### Data shown
>> Start

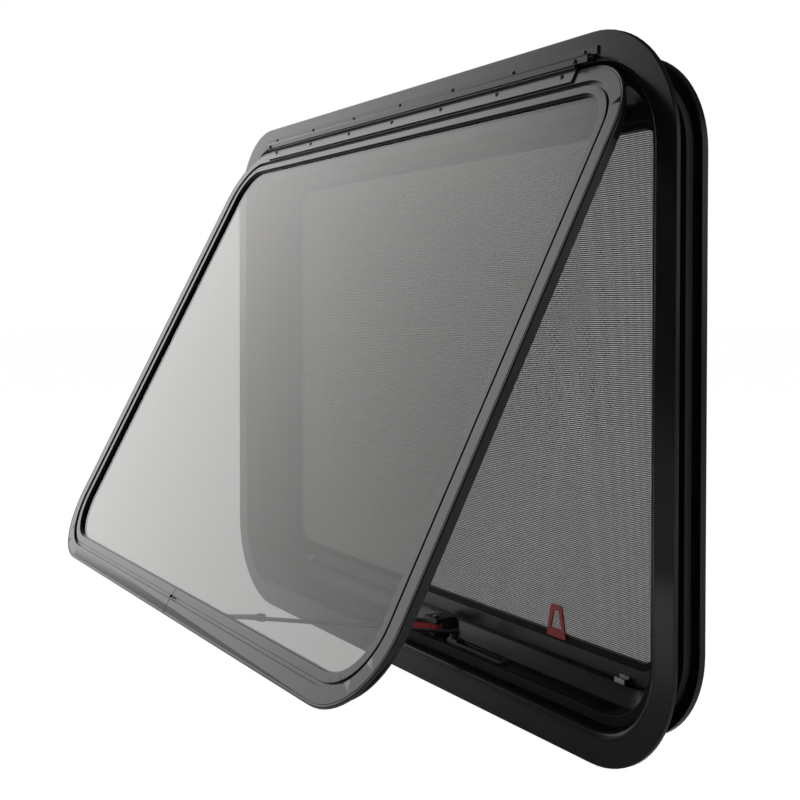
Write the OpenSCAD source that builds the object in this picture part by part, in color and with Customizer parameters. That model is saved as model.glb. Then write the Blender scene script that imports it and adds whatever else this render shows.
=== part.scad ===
// Top-hung push-out caravan window, seen with its sash propped open.
// X runs to the right as seen from outside, Y into the caravan, Z up.
// The origin lies on the flange's rear seat, at the middle of its bottom run.
// Sizes are in millimetres.

/* [Outer frame] */

// Overall width of the flange
frame_w = 915; // [600:5:1200]
// Overall height of the flange
frame_h = 664; // [450:1:900]
// Radius of the flange's corners
frame_r = 108; // [90:1:160]
// Width of the visible flange face
face_w = 31; // [26:0.5:36]
// Rounding of the flange's inner edge
edge_r = 7; // [6:0.5:9]
// Thickness of the flange at its edge
flange_t = 4.5; // [3.5:0.5:7]
// Wall thickness of the bent profile
wall_t = 2.5; // [2:0.25:3.5]
// Thickness of the caravan wall that the window clamps
clamp_t = 43; // [36:1:45]
// Depth from the flange's seat to the rear lip of the frame
barrel_d = 48; // [46:1:60]
// Distance of the trim ring's edge from the flange's edge
trim_inset = 18.5; // [16:0.5:24]
// Radius of the trim ring's outer corners
trim_r = 94; // [80:1:110]

/* [Sash] */

// How far the sash stands open
open_angle = 27.5; // [0:0.1:45]
// Gap between the flange's edge and the sash at each side
side_gap = 3; // [2:0.5:8]
// Gap at the top
top_gap = 0.7; // [0.5:0.1:3]
// Gap at the bottom
bottom_gap = 0.2; // [0.1:0.1:6]
// Radius of the sash's lower corners
sash_r = 83; // [75:1:100]
// Radius of the sash's upper corners
sash_top_r = 70; // [62:1:100]
// Depth of the sash's side wall
sash_d = 13; // [12:0.5:20]
// How far the sash's lip stands out past its side wall
lip_w = 6; // [3:0.5:8]
// Radius of the side wall's lower corners
wall_r = 87; // [75:1:100]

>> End

Return the material exactly as it stands.

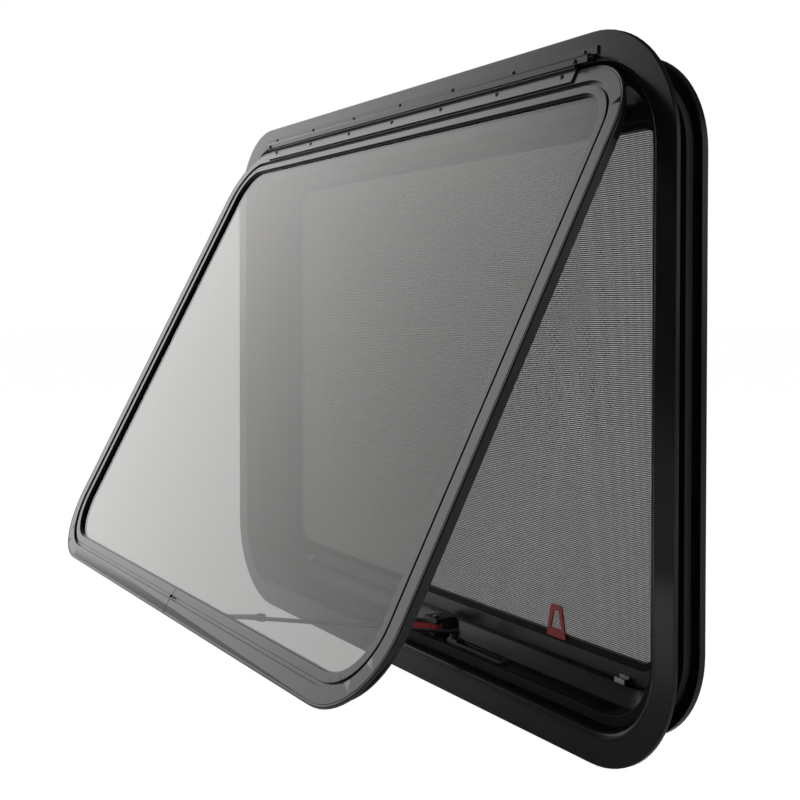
Write the OpenSCAD source that builds the object in this picture part by part, in color and with Customizer parameters. That model is saved as model.glb. Then write the Blender scene script that imports it and adds whatever else this render shows.
=== part.scad ===
// Top-hung push-out caravan window, seen with its sash propped open.
// X runs to the right as seen from outside, Y into the caravan, Z up.
// The origin lies on the flange's rear seat, at the middle of its bottom run.
// Sizes are in millimetres.

/* [Outer frame] */

// Overall width of the flange
frame_w = 915; // [600:5:1200]
// Overall height of the flange
frame_h = 664; // [450:1:900]
// Radius of the flange's corners
frame_r = 108; // [90:1:160]
// Width of the visible flange face
face_w = 31; // [26:0.5:36]
// Rounding of the flange's inner edge
edge_r = 7; // [6:0.5:9]
// Thickness of the flange at its edge
flange_t = 4.5; // [3.5:0.5:7]
// Wall thickness of the bent profile
wall_t = 2.5; // [2:0.25:3.5]
// Thickness of the caravan wall that the window clamps
clamp_t = 43; // [36:1:45]
// Depth from the flange's seat to the rear lip of the frame
barrel_d = 48; // [46:1:60]
// Distance of the trim ring's edge from the flange's edge
trim_inset = 18.5; // [16:0.5:24]
// Radius of the trim ring's outer corners
trim_r = 94; // [80:1:110]

/* [Sash] */

// How far the sash stands open
open_angle = 27.5; // [0:0.1:45]
// Gap between the flange's edge and the sash at each side
side_gap = 3; // [2:0.5:8]
// Gap at the top
top_gap = 0.7; // [0.5:0.1:3]
// Gap at the bottom
bottom_gap = 0.2; // [0.1:0.1:6]
// Radius of the sash's lower corners
sash_r = 83; // [75:1:100]
// Radius of the sash's upper corners
sash_top_r = 70; // [62:1:100]
// Depth of the sash's side wall
sash_d = 13; // [12:0.5:20]
// How far the sash's lip stands out past its side wall
lip_w = 6; // [3:0.5:8]
// Radius of the side wall's lower corners
wall_r = 87; // [75:1:100]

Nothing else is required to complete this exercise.